Here to Stay: An American in Paris

On Saturday night I watched An American in Paris and two days later I'm still hearing Gershwin's jazz riffs in my head, still listening to the swelling strains of "Our Love is Here to Stay," and still wondering how Gene Kelly manages to make ankle-length pants, white socks and black shoes terribly, terribly sexy.

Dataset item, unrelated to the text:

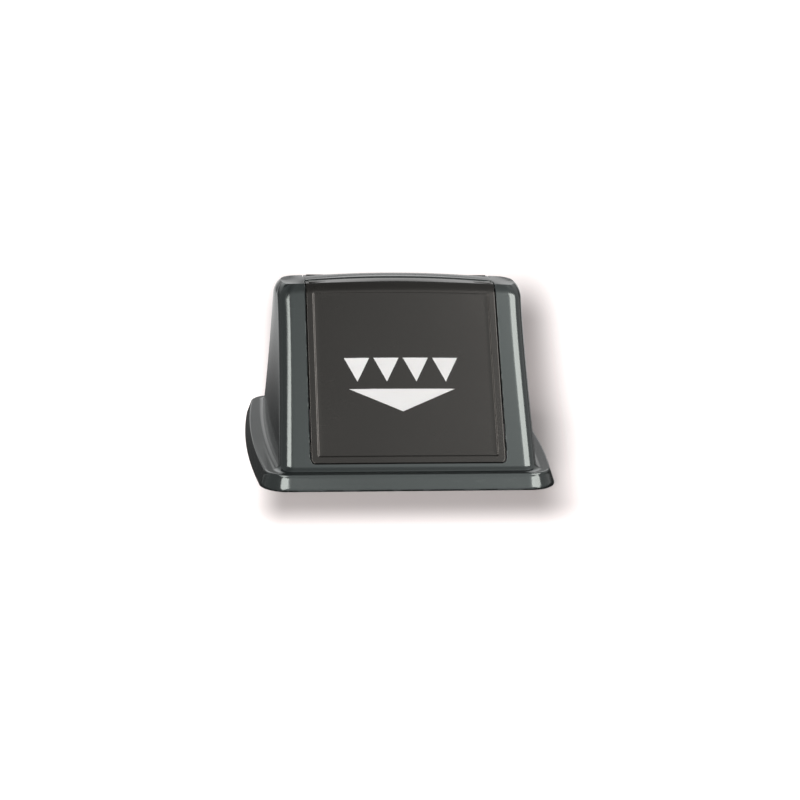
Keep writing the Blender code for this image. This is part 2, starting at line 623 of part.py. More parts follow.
def spring_path(left):
    """Wire of a torsion spring: a leg under the roof bridge, the coil, and a leg down the flap's back."""
    end = left + SPRING_TURNS * SPRING_PITCH
    roof = crowned(left, 0, HOOD_HEIGHT)[2] - WALL
    head_y, head_z = AXIS_Y / 2, roof - FIT - WIRE_RADIUS
    start = tangent_angle(head_y + AXIS_Y, head_z - AXIS_Z, -1)
    along = (AXIS_Z - SPRING_LEG_DROP - FACE_FOOT_Z) / UP_SLOPE[1]
    _, tail_y, tail_z = crowned(end, *face_point(along, FLAP_PLATE + FIT + WIRE_RADIUS))
    finish = tangent_angle(tail_y + AXIS_Y, tail_z - AXIS_Z, 1)
    sweep = 2 * math.pi * SPRING_TURNS + (finish - start) % (2 * math.pi)
    steps = STEPS_PER_TURN * SPRING_TURNS
    points = [(left, head_y, head_z)]
    for t in np.linspace(0, 1, steps + 1):
        angle = start + sweep * t
        points.append((left + (end - left) * t, -AXIS_Y + SPRING_RADIUS * math.cos(angle),
                       AXIS_Z + SPRING_RADIUS * math.sin(angle)))
    points.append((end, tail_y, tail_z))
    return points


def tangent_angle(y, z, hand):
    """Angle on the coil's circle where a straight leg to (y, z) leaves it."""
    reach = math.hypot(y, z)
    return math.atan2(z, y) + hand * math.acos(SPRING_RADIUS / reach)


def torsion_spring(mat, index, name):
    curve = bpy.data.curves.new(name, "CURVE")
    curve.dimensions = "3D"
    curve.bevel_depth = WIRE_RADIUS
    curve.bevel_resolution = 1
    curve.use_fill_caps = True
    spline = curve.splines.new("POLY")
    points = spring_path(SPRING_STARTS[index])
    spline.points.add(len(points) - 1)
    for point, place in zip(spline.points, points):
        point.co = (*(Vector(place) - AXIS), 1)
    curve.materials.append(mat)
    spring = bpy.data.objects.new(name, curve)
    bpy.context.scene.collection.objects.link(spring)
    spring.location = AXIS
    return spring


# ---------------------------------------------------------------- ridge cover and screws
def ridge_cover(mat):
    """Proud strip over the roof bridge, the same width as the flaps."""
    line = [(y, ridge_z(y)) for y in np.linspace(-COVER_HALF, COVER_HALF, 5)]
    bm = bmesh.new()
    for ring in swept_slab(bm, line, line, -FLAP_HALF, FLAP_HALF, STATIONS):
        for vert in ring:
            vert.co.z += FIT
        for vert in ring[:len(line)]:
            vert.co.z += COVER_THICKNESS
    cover = new_object("ridge_cover", bm, mat)
    bosses = bmesh.new()
    holes = bmesh.new()
    for x in COVER_SCREWS:
        roof = crowned(x, 0, HOOD_HEIGHT)[2]
        foot = roof - WALL + FIT
        cylinder(bosses, (x, 0, foot), (0, 0, 1), roof + FIT + COVER_THICKNESS / 2 - foot, COVER_BOSS_RADIUS)
        cylinder(holes, (x, 0, foot - SINK), (0, 0, 1), WALL + SINK, COVER_SCREW_RADIUS + FIT)
    combine(cover, new_object("cover_bosses", bosses), "UNION")
    combine(cover, new_object("cover_pilots", holes), "DIFFERENCE")
    smooth(cover, 50)
    return cover


def screw(name, mat, seat, shank, radius, head_radius):
    """Pan-head screw standing up from its seat point."""
    bm = bmesh.new()
    x, y, z = seat
    cylinder(bm, (x, y, z - FIT), (0, 0, -1), SCREW_HEAD, head_radius, 12, head_radius * 0.75)
    body = new_object(name, bm, mat)
    stem = bmesh.new()
    cylinder(stem, (x, y, z - FIT - SCREW_HEAD / 2), (0, 0, 1), shank + FIT + SCREW_HEAD / 2, radius, 12)
    combine(body, new_object("stem", stem), "UNION")
    smooth(body)
    return body


# ---------------------------------------------------------------- assembly
def build():
    clear_scene()
    hood_plastic = material("hood_plastic", (0.075, 0.088, 0.086), 0.32)
    flap_plastic = material("flap_plastic", (0.052, 0.050, 0.047), 0.42)
    nylon = material("black_nylon", (0.02, 0.02, 0.022), 0.5)
    acetal = material("natural_acetal", (0.72, 0.71, 0.66), 0.4)
    steel = material("zinc_steel", (0.62, 0.62, 0.6), 0.3, 1.0)
    spring_steel = material("spring_steel", (0.35, 0.35, 0.34), 0.35, 1.0)
    rubber = material("stop_rubber", (0.015, 0.015, 0.015), 0.8)

    hood_shell(hood_plastic)
    ridge_cover(hood_plastic)
    pieces = [flap(flap_plastic), hinge_rod(steel)]
    for side in (-1, 1):
        hinge_block(nylon, side)
        pieces += [bush(acetal, side), push_nut(spring_steel, side), stop_pad(rubber, side)]
    for index, side in enumerate(("left", "right")):
        pieces.append(torsion_spring(spring_steel, index, "front_spring_" + side))
    bpy.context.view_layer.update()
    swapped = {"left": "right", "right": "left"}
    for piece in pieces:
        name = piece.name.replace("front_", "rear_")
        for old, new in swapped.items():
            if name.endswith(old):
                name = name[: -len(old)] + new
                break
        rear_copy(piece, name)

    for number, x in enumerate(COVER_SCREWS, 1):
        roof = crowned(x, 0, HOOD_HEIGHT)[2]
        seat = (x, 0, roof - WALL - CURVE_GAP)
        screw(f"cover_screw_{number}", steel, seat, WALL, COVER_SCREW_RADIUS, COVER_SCREW_HEAD_RADIUS)
    for x_side, x in (("left", -BLOCK_MIDDLE), ("right", BLOCK_MIDDLE)):
        for y_side, y in (("front", -SCREW_Y), ("rear", SCREW_Y)):
            seat = (x, y, AXIS_Z - BLOCK_BELOW_AXIS)
            screw(f"block_screw_{x_side}_{y_side}", steel, seat, EAR_HEIGHT + SCREW_GRIP,
                  SCREW_RADIUS, SCREW_HEAD_RADIUS)


build()
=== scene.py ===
# %% [markdown]
# # The hood of a waste container, with a flap that is pushed inwards
# The hood is one large plastic moulding: a skirted flange that stands over the container's rim, and
# on it a body whose front and rear faces lean back to a narrow ridge. A flap hangs in each sloping
# face. This lesson rebuilds its visible surfaces as formulas on grids, gives each piece its own
# finish, and lights it softly in front of a white background.

# %% Load the frame
import bmesh
import bpy
import numpy as np
from mathutils import Matrix, Vector


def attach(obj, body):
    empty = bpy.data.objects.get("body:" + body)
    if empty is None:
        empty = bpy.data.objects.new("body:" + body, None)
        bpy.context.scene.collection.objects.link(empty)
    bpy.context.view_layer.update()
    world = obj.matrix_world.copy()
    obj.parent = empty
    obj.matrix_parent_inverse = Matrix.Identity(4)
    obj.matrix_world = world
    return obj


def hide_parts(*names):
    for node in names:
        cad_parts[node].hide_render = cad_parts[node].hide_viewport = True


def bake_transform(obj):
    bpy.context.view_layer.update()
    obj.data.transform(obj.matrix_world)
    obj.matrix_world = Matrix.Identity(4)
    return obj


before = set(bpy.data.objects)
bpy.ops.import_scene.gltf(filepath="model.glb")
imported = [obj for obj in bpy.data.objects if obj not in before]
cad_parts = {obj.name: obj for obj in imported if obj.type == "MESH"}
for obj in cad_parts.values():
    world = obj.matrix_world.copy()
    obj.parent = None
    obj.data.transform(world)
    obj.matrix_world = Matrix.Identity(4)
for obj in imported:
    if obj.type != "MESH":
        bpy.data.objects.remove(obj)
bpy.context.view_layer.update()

# %% [markdown]
# ## Sizes
# The visible surfaces have to lie exactly where the measured model has its walls, so the same named
# sizes come back here. They are in metres, and every later formula is written with them.

# %% Sizes of the hood and flaps
MM = 0.001
BASE_WIDTH, BASE_DEPTH, SIDE_BOW = 569 * MM, 600 * MM, 18.5 * MM
SKIRT_HEIGHT, SKIRT_DRAFT, SKIRT_CORNER = 31.5 * MM, 8 * MM, 54 * MM
SKIRT_EDGE, SKIRT_FOOT = 4 * MM, 3 * MM
HOOD_HEIGHT, HOOD_BOW, HOOD_CORNER = 363 * MM, 13 * MM, 27 * MM
SIDE_LEDGE, SIDE_TAPER, LEDGE = 33.5 * MM, 13.5 * MM, 14 * MM
ROOT_FILLET, RIDGE_HALF = 10 * MM, 40.5 * MM
RIDGE_RADIUS, RIDGE_END_RADIUS = 125 * MM, 33 * MM
BROW_HEIGHT, BROW_SET_BACK = 18 * MM, 5 * MM
CROWN_RIDGE, CROWN_BROW = 9.2 * MM, 3.4 * MM
WALL, STILE, FLAP_GAP = 3.5 * MM, 47.5 * MM, 1.8 * MM
DOORWAY_SILL, DOORWAY_CORNER, BRIDGE_HALF = 14 * MM, 10 * MM, 18 * MM

HOOD_WIDTH = BASE_WIDTH - 2 * SIDE_LEDGE
HOOD_TOP_WIDTH = HOOD_WIDTH - 2 * SIDE_TAPER
FLAP_HALF = HOOD_TOP_WIDTH / 2 - STILE
DOORWAY_HALF = FLAP_HALF + FLAP_GAP
FACE_FOOT_Z = SKIRT_HEIGHT + 2 * MM
FACE_FOOT_Y = BASE_DEPTH / 2 - SKIRT_DRAFT - SKIRT_EDGE - LEDGE
RIDGE_EDGE_Z = HOOD_HEIGHT - RIDGE_RADIUS + np.sqrt(RIDGE_RADIUS**2 - RIDGE_HALF**2)
FACE_RUN = FACE_FOOT_Y - RIDGE_HALF - BROW_SET_BACK
FACE_LENGTH = np.hypot(FACE_RUN, RIDGE_EDGE_Z - FACE_FOOT_Z)
UP_SLOPE = np.array([FACE_RUN, RIDGE_EDGE_Z - FACE_FOOT_Z]) / FACE_LENGTH
FACE_NORMAL = np.array([0, -UP_SLOPE[1], UP_SLOPE[0]])
print(f"face: {FACE_LENGTH / MM:.1f} mm long, leaning back {np.degrees(np.arcsin(UP_SLOPE[0])):.1f} degrees")

# %% [markdown]
# ## From a grid of points to a mesh
# Every new surface is worked out as a whole array of points, with one axis along its profile and one
# across it. A sheet joins neighbours into quads. Rings that close on themselves join the last column
# to the first. The mesh gets the points and faces in one call each, which is fast and keeps the
# order of the grid.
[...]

 I'm not generally a fan of the Techicolor era of movie musicals--I'm a diehard Astaire/Rogers gal--but I'm a sucker for this film. Kelly's character, Jerry Mulligan, is an ex-GI turned starving artist on the streets of Paris after WWII. Leslie Caron is Lise, a lovely shop girl with a secret. On first glance, the two don't seem to be much of a match. Until of course, they dance together.   While the film is best known for its wordless 17 minute ballet sequence at the end, for me it will always be defined by one number: the courtship dance to "Our Love is Here to Stay." Kelly is attempting to woo the resistant Caron, who leans shyly against a wall. But once the violins start, Kelly pulls her into a gentle embrace, and the two begin a balletic exchange that is at once sinuous and chaste. And while Caron is a delicate and nuanced dancer, it's Kelly who blows you away. Fleet-footed, graceful, athletic, and undeniably masculine. No matter how many grand jetes he executes, you never for a moment forget he's a guy. (Dance training tends to build muscle in rather interesting ways.)  I hadn't seen this movie in years before Saturday night, and as this dance began I actually let out an audible sigh. Just for a second, I felt as though I were dancing along the banks of the Seine. And it occurred to me that a good dance is a lot like a well-written love scene, with two people who dance around each other before they finally connect in the most satisfying of ways. A scene that builds to certain heights and then quietly falls. A scene that pulls the reader into a world she wishes she could inhabit, even if it's only for a couple of hours.